Role-based authorization is a common paradigm in web applications. Historically, it’s been implemented using roles defined in a SQL database which are then validated by the code. Tools like Hibernate and Spring Security have made this a lot friendlier, but their design still has a couple issues:

  1. Scalability: Having authentication handling within service code is fine if you only have a few services, but this quickly becomes a headache as you scale to tens, hundreds, or maybe even thousands of microservices. At Sesame we’re now up to ~60 microservices, and always adding more!
  2. Maintainability: As your application grows, you’re likely to end up with microservices written in different languages or running on different technologies. Having to maintain separate authorization mechanisms for each technology is annoying at best, and can lead to security flaws at worst. Spring Security might work great for your Java services, but you’d need to write something home-grown for any services written in another language.

OPA

Open Policy Agent is a tool that unifies authorization handling across different technologies. Abstracting the policy enforcement layer away from the services themselves takes care of the scalability and maintainability issues and then some. Policies in OPA are defined using Rego, which is a high-level declarative language that makes it simple to define exactly who is allowed to access which resources of a given service.

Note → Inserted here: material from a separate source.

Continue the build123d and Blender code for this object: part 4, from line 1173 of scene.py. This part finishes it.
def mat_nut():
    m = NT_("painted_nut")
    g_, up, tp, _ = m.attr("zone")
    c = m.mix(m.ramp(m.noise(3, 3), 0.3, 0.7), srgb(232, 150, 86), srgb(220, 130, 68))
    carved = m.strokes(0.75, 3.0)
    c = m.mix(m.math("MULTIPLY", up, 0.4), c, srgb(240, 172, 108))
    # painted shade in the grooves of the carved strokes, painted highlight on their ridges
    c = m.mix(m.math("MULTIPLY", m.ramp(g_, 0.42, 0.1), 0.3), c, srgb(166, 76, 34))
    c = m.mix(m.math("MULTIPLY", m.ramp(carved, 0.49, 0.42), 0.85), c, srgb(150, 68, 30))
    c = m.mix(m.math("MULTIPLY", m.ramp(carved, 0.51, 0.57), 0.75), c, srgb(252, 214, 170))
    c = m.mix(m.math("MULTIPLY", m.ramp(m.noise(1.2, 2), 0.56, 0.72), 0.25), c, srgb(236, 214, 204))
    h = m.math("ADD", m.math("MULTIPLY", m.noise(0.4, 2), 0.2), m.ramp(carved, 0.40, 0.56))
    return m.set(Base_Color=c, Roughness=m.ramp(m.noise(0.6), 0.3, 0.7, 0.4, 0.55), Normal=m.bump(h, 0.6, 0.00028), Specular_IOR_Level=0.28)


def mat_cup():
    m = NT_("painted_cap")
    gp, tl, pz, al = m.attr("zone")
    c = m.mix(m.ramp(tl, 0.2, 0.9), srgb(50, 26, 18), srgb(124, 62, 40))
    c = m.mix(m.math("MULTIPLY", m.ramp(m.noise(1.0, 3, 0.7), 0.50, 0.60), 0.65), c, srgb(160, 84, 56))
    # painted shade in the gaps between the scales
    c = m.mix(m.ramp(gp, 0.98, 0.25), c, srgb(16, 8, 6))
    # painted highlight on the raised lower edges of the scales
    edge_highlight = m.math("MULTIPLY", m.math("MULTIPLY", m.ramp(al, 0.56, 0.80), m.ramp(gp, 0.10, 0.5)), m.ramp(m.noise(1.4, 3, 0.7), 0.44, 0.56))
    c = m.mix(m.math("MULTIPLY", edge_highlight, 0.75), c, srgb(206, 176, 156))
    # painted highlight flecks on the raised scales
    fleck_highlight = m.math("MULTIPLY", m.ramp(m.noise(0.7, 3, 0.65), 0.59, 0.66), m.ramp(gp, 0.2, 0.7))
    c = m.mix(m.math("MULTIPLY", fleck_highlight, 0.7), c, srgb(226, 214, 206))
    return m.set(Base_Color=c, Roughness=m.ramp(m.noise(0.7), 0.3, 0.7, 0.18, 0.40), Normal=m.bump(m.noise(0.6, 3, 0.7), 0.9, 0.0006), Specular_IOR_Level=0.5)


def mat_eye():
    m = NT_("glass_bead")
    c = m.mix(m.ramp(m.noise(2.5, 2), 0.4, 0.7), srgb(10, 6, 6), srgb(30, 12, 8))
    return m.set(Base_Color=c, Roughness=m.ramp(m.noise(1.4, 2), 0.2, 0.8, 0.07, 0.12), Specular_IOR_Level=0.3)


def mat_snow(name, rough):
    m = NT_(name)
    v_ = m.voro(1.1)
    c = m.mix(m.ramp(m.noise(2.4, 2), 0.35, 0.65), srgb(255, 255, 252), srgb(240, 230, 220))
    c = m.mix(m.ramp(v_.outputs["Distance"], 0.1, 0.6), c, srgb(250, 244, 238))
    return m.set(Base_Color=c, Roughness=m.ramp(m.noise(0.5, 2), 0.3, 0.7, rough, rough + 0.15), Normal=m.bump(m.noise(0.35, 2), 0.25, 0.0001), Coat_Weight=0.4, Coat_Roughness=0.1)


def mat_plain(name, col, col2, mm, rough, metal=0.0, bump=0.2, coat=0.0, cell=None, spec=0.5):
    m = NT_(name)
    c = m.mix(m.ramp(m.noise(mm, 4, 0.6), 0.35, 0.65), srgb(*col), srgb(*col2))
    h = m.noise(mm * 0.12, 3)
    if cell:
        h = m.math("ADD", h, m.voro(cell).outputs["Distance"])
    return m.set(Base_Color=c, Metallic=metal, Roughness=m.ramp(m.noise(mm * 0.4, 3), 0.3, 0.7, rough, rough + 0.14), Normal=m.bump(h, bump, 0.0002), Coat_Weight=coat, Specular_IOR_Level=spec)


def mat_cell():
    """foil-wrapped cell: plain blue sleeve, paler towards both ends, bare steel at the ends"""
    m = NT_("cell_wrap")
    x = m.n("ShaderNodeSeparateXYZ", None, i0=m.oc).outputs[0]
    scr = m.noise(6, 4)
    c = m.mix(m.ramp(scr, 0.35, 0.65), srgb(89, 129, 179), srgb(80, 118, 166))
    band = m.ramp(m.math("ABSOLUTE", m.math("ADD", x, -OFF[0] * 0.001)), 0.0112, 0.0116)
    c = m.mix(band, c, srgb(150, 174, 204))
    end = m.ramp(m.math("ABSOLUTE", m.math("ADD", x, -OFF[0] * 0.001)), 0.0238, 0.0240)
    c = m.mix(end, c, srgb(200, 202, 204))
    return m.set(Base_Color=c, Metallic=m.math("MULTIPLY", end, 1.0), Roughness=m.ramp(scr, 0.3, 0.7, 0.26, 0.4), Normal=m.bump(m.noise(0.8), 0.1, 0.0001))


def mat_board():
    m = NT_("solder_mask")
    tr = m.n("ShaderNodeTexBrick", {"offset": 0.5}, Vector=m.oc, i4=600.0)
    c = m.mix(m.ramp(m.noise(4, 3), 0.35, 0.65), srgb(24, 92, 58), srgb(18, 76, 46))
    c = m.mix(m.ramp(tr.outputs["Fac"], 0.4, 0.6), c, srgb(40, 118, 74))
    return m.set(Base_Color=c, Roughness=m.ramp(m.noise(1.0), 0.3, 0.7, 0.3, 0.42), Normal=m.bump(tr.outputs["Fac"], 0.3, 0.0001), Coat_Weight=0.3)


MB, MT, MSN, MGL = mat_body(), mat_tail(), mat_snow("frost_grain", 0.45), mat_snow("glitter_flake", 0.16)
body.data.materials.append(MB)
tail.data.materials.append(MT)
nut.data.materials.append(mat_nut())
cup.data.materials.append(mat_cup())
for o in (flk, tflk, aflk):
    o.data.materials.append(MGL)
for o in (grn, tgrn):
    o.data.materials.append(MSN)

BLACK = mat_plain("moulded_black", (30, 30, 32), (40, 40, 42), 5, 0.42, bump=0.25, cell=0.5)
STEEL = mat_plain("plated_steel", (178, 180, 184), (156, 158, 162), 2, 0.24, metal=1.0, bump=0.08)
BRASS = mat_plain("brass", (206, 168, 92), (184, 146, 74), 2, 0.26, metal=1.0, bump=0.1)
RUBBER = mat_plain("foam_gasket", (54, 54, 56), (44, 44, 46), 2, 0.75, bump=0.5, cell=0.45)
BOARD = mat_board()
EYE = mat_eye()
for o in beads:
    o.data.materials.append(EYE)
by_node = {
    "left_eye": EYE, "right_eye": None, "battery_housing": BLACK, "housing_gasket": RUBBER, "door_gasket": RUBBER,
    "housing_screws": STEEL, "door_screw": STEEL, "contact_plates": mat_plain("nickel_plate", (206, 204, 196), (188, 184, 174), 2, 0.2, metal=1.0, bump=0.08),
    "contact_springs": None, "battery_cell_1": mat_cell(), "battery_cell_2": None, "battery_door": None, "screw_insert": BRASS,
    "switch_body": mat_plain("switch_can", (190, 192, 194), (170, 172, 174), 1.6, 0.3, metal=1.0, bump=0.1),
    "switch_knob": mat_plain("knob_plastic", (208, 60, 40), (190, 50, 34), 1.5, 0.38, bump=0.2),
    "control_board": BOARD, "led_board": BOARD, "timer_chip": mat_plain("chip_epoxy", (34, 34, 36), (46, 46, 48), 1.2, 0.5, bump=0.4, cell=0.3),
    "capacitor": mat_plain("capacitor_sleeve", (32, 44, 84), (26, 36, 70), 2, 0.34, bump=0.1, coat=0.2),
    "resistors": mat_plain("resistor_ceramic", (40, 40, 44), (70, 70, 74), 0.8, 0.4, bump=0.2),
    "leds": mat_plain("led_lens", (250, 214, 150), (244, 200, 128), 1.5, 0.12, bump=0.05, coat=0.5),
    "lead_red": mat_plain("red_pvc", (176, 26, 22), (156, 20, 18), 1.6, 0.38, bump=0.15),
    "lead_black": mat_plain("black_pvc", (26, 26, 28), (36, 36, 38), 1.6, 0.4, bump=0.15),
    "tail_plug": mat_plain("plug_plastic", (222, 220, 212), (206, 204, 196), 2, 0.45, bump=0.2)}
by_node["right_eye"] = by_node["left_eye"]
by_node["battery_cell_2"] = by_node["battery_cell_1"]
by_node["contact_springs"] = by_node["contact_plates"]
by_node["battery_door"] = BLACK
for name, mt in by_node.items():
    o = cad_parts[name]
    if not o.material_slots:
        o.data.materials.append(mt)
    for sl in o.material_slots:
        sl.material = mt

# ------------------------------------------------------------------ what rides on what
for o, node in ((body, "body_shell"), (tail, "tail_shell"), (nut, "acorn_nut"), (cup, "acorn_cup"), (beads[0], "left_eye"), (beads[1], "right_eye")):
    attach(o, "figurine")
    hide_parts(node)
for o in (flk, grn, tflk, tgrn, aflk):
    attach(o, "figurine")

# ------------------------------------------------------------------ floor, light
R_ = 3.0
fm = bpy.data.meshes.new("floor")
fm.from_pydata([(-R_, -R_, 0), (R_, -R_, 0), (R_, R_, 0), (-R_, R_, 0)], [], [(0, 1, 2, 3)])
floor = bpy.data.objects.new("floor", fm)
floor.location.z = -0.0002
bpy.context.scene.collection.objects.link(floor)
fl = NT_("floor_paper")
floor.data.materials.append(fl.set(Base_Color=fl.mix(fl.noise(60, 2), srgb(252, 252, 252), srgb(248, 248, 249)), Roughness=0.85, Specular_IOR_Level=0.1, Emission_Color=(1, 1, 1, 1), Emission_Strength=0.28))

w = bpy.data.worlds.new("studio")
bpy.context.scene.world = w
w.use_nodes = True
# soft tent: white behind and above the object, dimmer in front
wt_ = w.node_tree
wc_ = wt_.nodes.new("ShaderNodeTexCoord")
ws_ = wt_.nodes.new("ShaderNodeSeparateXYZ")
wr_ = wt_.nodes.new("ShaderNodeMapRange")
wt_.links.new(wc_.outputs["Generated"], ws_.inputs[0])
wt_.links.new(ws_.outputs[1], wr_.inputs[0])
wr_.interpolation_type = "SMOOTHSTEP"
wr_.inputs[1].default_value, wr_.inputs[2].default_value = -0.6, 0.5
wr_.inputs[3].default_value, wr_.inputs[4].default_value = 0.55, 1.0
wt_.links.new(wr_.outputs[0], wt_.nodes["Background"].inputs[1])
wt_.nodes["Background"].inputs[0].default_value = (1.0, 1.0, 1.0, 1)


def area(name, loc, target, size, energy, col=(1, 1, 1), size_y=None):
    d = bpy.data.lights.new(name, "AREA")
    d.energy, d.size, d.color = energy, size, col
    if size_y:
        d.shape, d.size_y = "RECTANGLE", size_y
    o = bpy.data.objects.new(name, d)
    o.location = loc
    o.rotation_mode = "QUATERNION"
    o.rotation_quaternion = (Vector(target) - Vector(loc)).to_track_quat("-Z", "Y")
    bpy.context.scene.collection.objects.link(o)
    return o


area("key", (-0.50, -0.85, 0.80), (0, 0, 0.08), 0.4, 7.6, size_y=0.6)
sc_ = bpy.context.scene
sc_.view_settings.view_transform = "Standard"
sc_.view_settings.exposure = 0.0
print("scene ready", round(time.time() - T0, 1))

Here’s an example of a policy that defines who can access an accounting endpoint — the user must be logged in as a valid owner or admin, and we also validate the account UUID within the URL. How this works in the background is that OPA is deployed as a sidecar container along with our authentication service where we write these policy definitions. When a request comes in via our API gateway, it goes through our authentication service, which can then query OPA locally via HTTP to get a decision on whether to allow that request. Since OPA is running on the same host as our service, policy decisions can be made very quickly.

simplified diagram of our current auth flow

This setup works well and made it easy to get OPA running in our architecture, but as we scale, having a single authentication service could be a bottleneck. To resolve this, each service we deploy could have OPA sidecars running alongside them so that they could decide on their own whether to allow or deny a request. To achieve this network of sidecars, we can use something called a service mesh.

What’s next?

A service mesh essentially adds another layer to an application for observability, security, and reliability. Similar to OPA, this is accomplished by deploying a set of proxies as sidecars to the application code so that it can handle the communication between each microservice. Not only would a service mesh allow us to implement OPA directly in our application pods, but it would also enable us to take advantage of further security enhancements such as mutual TLS.

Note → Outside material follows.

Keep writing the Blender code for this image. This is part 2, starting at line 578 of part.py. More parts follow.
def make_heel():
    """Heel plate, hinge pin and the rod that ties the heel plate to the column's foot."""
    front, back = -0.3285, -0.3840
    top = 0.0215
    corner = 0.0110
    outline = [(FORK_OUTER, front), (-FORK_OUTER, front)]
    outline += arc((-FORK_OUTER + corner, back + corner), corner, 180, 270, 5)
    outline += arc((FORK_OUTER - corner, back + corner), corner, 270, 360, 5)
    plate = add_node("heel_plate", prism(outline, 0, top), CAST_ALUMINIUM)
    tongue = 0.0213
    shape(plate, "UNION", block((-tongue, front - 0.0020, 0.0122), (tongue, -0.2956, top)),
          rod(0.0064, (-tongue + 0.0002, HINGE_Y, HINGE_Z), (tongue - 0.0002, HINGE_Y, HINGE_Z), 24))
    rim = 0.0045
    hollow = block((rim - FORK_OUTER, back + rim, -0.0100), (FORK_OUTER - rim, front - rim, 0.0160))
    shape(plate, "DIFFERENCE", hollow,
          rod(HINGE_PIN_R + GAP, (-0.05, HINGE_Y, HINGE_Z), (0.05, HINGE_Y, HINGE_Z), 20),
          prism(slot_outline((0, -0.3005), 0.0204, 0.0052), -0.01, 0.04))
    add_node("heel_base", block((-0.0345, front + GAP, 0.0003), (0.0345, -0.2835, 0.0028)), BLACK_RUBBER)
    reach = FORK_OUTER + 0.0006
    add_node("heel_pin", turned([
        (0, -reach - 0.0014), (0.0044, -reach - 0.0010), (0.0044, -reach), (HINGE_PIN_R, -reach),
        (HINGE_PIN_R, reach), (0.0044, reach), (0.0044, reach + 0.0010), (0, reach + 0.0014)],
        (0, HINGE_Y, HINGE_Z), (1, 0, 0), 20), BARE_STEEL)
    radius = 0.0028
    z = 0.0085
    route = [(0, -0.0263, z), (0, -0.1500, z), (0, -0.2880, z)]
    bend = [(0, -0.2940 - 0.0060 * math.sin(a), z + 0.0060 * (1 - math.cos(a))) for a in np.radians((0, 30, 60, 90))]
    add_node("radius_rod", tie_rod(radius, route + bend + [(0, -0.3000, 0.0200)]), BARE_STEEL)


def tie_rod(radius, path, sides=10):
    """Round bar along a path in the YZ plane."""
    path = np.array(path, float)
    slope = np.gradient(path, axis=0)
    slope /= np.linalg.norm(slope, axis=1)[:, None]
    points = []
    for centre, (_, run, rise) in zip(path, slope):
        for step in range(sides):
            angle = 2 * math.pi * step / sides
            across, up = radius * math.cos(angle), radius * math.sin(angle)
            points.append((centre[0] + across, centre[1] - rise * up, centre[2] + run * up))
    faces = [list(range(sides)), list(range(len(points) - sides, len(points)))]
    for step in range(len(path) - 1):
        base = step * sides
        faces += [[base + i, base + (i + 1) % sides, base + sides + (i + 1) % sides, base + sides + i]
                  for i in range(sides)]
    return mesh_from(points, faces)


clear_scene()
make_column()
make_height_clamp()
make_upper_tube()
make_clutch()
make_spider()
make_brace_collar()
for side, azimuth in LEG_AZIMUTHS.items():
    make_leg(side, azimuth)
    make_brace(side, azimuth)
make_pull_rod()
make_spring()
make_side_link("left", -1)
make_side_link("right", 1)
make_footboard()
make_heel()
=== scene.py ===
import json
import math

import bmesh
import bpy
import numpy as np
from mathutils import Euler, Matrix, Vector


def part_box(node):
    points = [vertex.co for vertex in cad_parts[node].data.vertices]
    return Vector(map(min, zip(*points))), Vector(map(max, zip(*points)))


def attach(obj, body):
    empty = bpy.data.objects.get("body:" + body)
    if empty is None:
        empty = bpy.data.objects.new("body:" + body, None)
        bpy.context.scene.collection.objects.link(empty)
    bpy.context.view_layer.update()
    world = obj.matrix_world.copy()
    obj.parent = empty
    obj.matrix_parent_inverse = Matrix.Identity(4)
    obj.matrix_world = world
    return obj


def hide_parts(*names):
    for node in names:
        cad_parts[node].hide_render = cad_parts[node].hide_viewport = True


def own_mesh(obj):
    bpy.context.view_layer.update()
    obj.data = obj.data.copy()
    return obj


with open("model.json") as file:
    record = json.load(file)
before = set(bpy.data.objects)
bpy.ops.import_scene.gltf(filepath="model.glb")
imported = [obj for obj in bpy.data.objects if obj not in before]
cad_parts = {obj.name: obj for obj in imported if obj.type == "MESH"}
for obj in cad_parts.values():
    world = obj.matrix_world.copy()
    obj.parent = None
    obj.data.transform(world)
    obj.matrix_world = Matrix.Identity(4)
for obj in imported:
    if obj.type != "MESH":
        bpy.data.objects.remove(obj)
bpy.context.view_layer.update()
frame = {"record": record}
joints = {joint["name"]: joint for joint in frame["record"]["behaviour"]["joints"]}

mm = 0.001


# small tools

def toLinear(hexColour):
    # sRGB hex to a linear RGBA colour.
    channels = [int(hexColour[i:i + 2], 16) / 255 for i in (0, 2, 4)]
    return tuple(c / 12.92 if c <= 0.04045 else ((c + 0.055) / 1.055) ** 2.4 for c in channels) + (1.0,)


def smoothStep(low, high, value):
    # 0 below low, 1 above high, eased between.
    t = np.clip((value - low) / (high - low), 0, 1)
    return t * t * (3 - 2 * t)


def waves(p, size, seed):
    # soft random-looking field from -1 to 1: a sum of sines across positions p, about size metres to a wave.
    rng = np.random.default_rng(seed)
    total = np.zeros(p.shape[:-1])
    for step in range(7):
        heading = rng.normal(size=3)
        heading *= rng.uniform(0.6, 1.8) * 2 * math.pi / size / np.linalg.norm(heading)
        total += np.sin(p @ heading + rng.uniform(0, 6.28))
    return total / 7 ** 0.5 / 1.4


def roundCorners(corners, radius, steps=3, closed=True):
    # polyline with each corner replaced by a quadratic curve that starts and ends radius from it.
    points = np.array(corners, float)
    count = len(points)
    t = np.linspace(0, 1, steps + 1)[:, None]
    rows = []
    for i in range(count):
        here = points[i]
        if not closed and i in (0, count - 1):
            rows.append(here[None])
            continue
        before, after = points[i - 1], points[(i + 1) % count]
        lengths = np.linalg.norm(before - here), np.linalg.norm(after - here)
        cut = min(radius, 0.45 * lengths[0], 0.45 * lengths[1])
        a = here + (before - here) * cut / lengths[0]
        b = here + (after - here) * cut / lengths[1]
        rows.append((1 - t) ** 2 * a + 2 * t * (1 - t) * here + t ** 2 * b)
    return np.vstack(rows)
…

Transport Layer Security (TLS) is an encryption protocol that’s very widely used on the internet — when a client connects to a server, the server presents a certificate which the client then verifies before exchanging information. Mutual TLS (mTLS) however is even stricter — before the client and server start exchanging information, the server additionally needs to verify the client’s certificate. This ensures that traffic in both directions is trusted, which can prevent many spoofing attacks and other malicious requests. In order to achieve mTLS across our system, we can use a service mesh such as Linkerd, which includes on-by-default mTLS. Since mTLS requires that servers also verify a client certificate in order to communicate, we can use Linkerd’s network of proxies to easily handle this verification. This additional layer of security ensures that each client is who they say they are.

Although implementing Linkerd would help as move away from our current model where all requests need to go through a single authentication service via an API gateway, there are other service mesh technologies such as Kong that bundle OPA within its proxies themselves, rather than needing to deploy an additional OPA sidecar along with the service mesh proxies.

simplified diagram of potential future auth flow

Coupled with OPA, this service mesh architecture would allow us to achieve rock solid authentication that’s entirely abstracted away from our application itself, without any sort of bottlenecks due to an API gateway routing through a single service. The policy-as-code paradigm allows us to define clear and concise rules that aren’t tied to our application services. We’re free to scale as much as we want without worrying about how any new service in any given technology might handle its security. Having a unified way of dealing with these key components not only makes things easier on engineers, but makes our entire system more secure as well.

--

--